> TO BE DONE: Below is a listing; restate from it, character for character, the lines beginning at the line holding "0.13, 0.09), 0.35)" and ending at the line holding "before = set(bpy.data.objects)", both included.

> RECORDED INFORMATION:
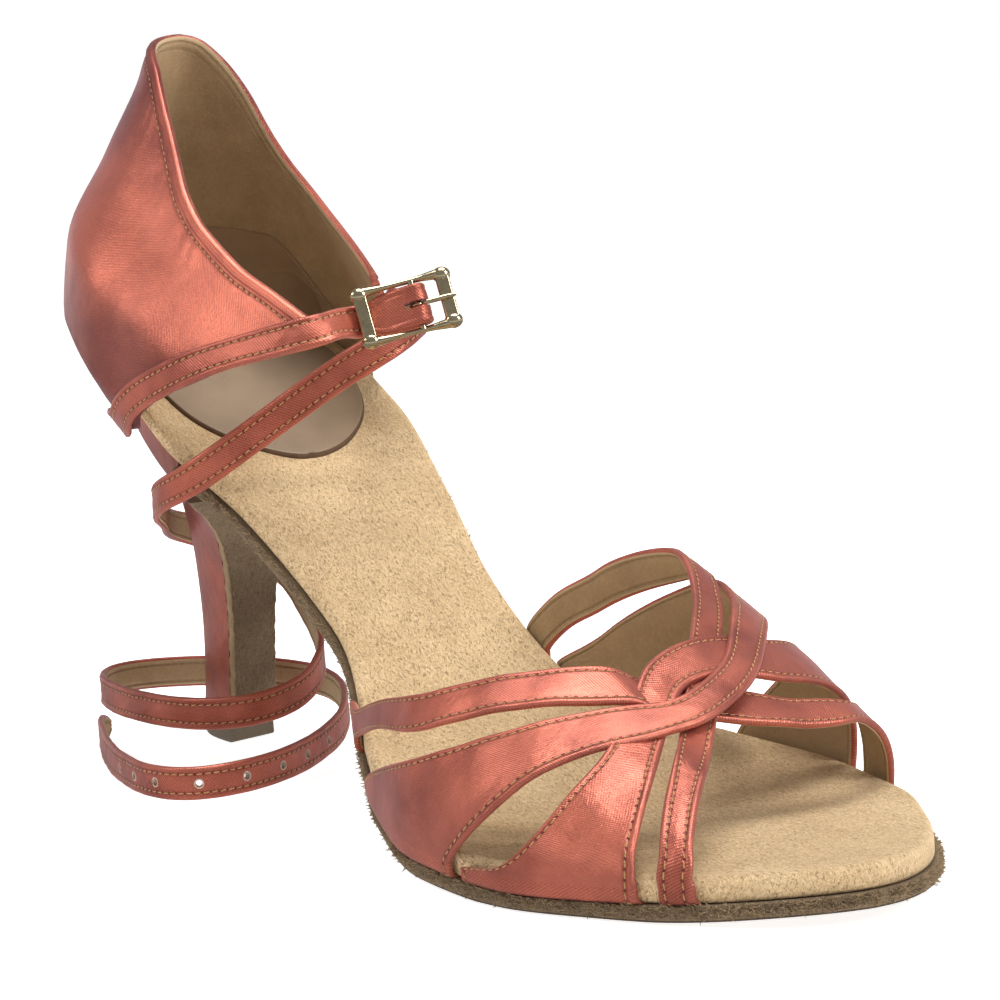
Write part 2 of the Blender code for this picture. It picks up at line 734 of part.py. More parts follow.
def local_box(name, along_range, out_range, width, collection, middle=0.0):
    """Box in the buckle's directions, width across the strap."""
    along, up, out = buckle_axes()
    centre = Vector(BUCKLE_CENTRE)
    points = []
    for u in along_range:
        for v in (middle - width / 2, middle + width / 2):
            for n in out_range:
                points.append(centre + along * u + up * v + out * n)
    faces = [(0, 1, 3, 2), (4, 5, 7, 6), (0, 1, 5, 4), (2, 3, 7, 6), (0, 2, 6, 4), (1, 3, 7, 5)]
    return new_object(name, mesh_of(name, points, faces), collection)


def local_rod(name, radius, length, collection):
    """Rod along the buckle's up direction, centred on its pin."""
    along, up, out = buckle_axes()
    centre = Vector(BUCKLE_CENTRE)
    rings = []
    for v in (-length / 2, length / 2):
        ring = []
        for i in range(ROD_SIDES):
            turn = 2 * math.pi * i / ROD_SIDES
            spoke = along * math.cos(turn) + out * math.sin(turn)
            ring.append(centre + up * v + spoke * radius)
        rings.append(ring)
    return lofted(name, rings, collection)


def make_buckle_frame(parts, cutters):
    """Centre-bar frame: two broad bars, two thin rails and a round pin between them."""
    through_frame = (-FRAME_THICK / 2, FRAME_THICK / 2)
    through_rail = (-RAIL_THICK / 2, RAIL_THICK / 2)
    left = (LEFT_BAR - BAR_WIDTH / 2, LEFT_BAR + BAR_WIDTH / 2)
    right = (RIGHT_BAR - BAR_WIDTH / 2, RIGHT_BAR + BAR_WIDTH / 2)
    frame = local_box("buckle_frame", left, through_frame, BAR_LENGTH, parts)
    join(frame, local_box("right_bar", right, through_frame, BAR_LENGTH, cutters), "UNION")
    for middle in (-RAIL_OFFSET, RAIL_OFFSET):
        rail = local_box("rail", (LEFT_BAR, RIGHT_BAR), through_rail, RAIL_WIDTH, cutters, middle)
        join(frame, rail, "UNION")
    join(frame, local_rod("pin", PIN_RADIUS, 2 * RAIL_OFFSET + 0.4, cutters), "UNION")
    return frame


def make_buckle_prong(parts, cutters):
    """Prong: a loop round the pin and a flat arm that rests on the right bar."""
    prong = local_rod("buckle_prong", PIN_RADIUS + PRONG_PLAY + PRONG_WALL, PRONG_WIDTH, parts)
    rest = FRAME_THICK / 2 + PRONG_REST
    reach = (0.3, RIGHT_BAR + PRONG_OVERHANG)
    arm = local_box("arm", reach, (rest, rest + PRONG_THICK), PRONG_WIDTH - 0.06, cutters)
    join(prong, arm, "UNION")
    join(prong, local_rod("bore", PIN_RADIUS + PRONG_PLAY, PRONG_WIDTH + 2, cutters), "DIFFERENCE")
    return prong


def make_ankle_strap(parts):
    """Outer strap: stitched to the counter, then wound down round the heel to the floor."""
    seated, seated_normals = seated_path("lateral", ANKLE_STRAP_SEAT, 3.0)
    lead = len(seated) - 2
    free = through(list(seated[-2:]) + [Vector(p) for p in ANKLE_STRAP_FREE], 3.0)
    path = list(seated[:lead]) + free
    normals = list(seated_normals[:lead])
    up = Vector((0, 0, 1))
    for i in range(lead, len(path)):
        run = path[min(i + 1, len(path) - 1)] - path[i - 1]
        sideways = up.cross(run).normalized()
        settle = min(max((i - lead - 2) / TURN_IN_STEPS, 0), 1)
        normals.append(seated_normals[-1].lerp(sideways, settle).normalized())
    return ribbon("ankle_strap", path, normals, STRAP_WIDTH, parts)


def material(name, colour, roughness, metallic=0.0):
    item = bpy.data.materials.new(name)
    item.use_nodes = True
    surface = item.node_tree.nodes["Principled BSDF"]
    surface.inputs["Base Color"].default_value = (*colour, 1.0)
    surface.inputs["Roughness"].default_value = roughness
    surface.inputs["Metallic"].default_value = metallic
    return item


def main():
    for item in list(bpy.data.objects):
        bpy.data.objects.remove(item)
    parts = bpy.data.collections.new("latin_dance_shoe")
    cutters = bpy.data.collections.new("cutters")
    bpy.context.scene.collection.children.link(parts)
    bpy.context.scene.collection.children.link(cutters)

    satin = ("satin", (0.55, 0.13, 0.09), 0.35)
    finishes = (
        (make_insole(parts), ("insole_suede", (0.66, 0.47, 0.25), 0.9)),
        (make_outsole(parts), ("sole_suede", (0.16, 0.12, 0.07), 0.95)),
        (make_heel_sock(parts), ("sock_leather", (0.52, 0.40, 0.27), 0.6)),
        (make_heel(parts), satin),
        (make_heel_tip(parts), ("tip_plastic", (0.14, 0.11, 0.08), 0.5)),
        (make_breast_cover(parts), ("sole_suede", (0.16, 0.12, 0.07), 0.95)),
        (make_heel_counter(parts), satin),
        (make_vamp_straps(parts, cutters), satin),
        (make_buckle_strap(parts, cutters), satin),
        (make_ankle_strap(parts), satin),
        (make_buckle_frame(parts, cutters), ("pale_gold", (0.80, 0.68, 0.45), 0.2, 1.0)),
        (make_buckle_prong(parts, cutters), ("pale_gold", (0.80, 0.68, 0.45), 0.2, 1.0)),
    )
    for item, finish in finishes:
        item.data.materials.clear()
        item.data.materials.append(material(item.name + "_" + finish[0], *finish[1:]))


main()
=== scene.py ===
"""Left latin dance shoe in coral satin: its finished surfaces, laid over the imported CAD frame.

Working lengths are millimetres; a mesh gets metres when it is made. +X is the toe, +Y the
wearer's outer side and +Z up.
"""

import math

import bmesh
import bpy
import numpy as np
from mathutils import Matrix, Vector


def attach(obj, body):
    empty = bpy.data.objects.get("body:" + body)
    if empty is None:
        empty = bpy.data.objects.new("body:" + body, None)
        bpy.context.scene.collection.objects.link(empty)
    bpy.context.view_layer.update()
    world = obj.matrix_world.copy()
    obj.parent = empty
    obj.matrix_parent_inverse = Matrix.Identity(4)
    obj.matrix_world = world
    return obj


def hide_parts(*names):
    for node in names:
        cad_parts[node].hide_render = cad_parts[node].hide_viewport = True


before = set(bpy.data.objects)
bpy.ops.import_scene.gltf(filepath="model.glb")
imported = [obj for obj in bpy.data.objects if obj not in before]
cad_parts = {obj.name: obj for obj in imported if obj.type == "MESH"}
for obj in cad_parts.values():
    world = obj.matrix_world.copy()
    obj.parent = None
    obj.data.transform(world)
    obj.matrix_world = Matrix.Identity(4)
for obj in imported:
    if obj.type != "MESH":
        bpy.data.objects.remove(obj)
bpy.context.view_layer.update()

MM = 0.001
WELD = 1e-4

# Sole
SOLE_LENGTH = 222.0
SOLE_BACK_X = -17.4
CONTACT_GAP = 0.3
SIDE_GAP = 0.5
INSOLE_THICK = 4.0
OUTSOLE_OUTSET = 0.8
STACK = 6.3
FLAT_SPOT = 0.4
BREAST_S = 45.5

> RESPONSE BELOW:
    satin = ("satin", (0.55, 0.13, 0.09), 0.35)
    finishes = (
        (make_insole(parts), ("insole_suede", (0.66, 0.47, 0.25), 0.9)),
        (make_outsole(parts), ("sole_suede", (0.16, 0.12, 0.07), 0.95)),
        (make_heel_sock(parts), ("sock_leather", (0.52, 0.40, 0.27), 0.6)),
        (make_heel(parts), satin),
        (make_heel_tip(parts), ("tip_plastic", (0.14, 0.11, 0.08), 0.5)),
        (make_breast_cover(parts), ("sole_suede", (0.16, 0.12, 0.07), 0.95)),
        (make_heel_counter(parts), satin),
        (make_vamp_straps(parts, cutters), satin),
        (make_buckle_strap(parts, cutters), satin),
        (make_ankle_strap(parts), satin),
        (make_buckle_frame(parts, cutters), ("pale_gold", (0.80, 0.68, 0.45), 0.2, 1.0)),
        (make_buckle_prong(parts, cutters), ("pale_gold", (0.80, 0.68, 0.45), 0.2, 1.0)),
    )
    for item, finish in finishes:
        item.data.materials.clear()
        item.data.materials.append(material(item.name + "_" + finish[0], *finish[1:]))


main()
=== scene.py ===
"""Left latin dance shoe in coral satin: its finished surfaces, laid over the imported CAD frame.

Working lengths are millimetres; a mesh gets metres when it is made. +X is the toe, +Y the
wearer's outer side and +Z up.
"""

import math

import bmesh
import bpy
import numpy as np
from mathutils import Matrix, Vector


def attach(obj, body):
    empty = bpy.data.objects.get("body:" + body)
    if empty is None:
        empty = bpy.data.objects.new("body:" + body, None)
        bpy.context.scene.collection.objects.link(empty)
    bpy.context.view_layer.update()
    world = obj.matrix_world.copy()
    obj.parent = empty
    obj.matrix_parent_inverse = Matrix.Identity(4)
    obj.matrix_world = world
    return obj


def hide_parts(*names):
    for node in names:
        cad_parts[node].hide_render = cad_parts[node].hide_viewport = True


before = set(bpy.data.objects)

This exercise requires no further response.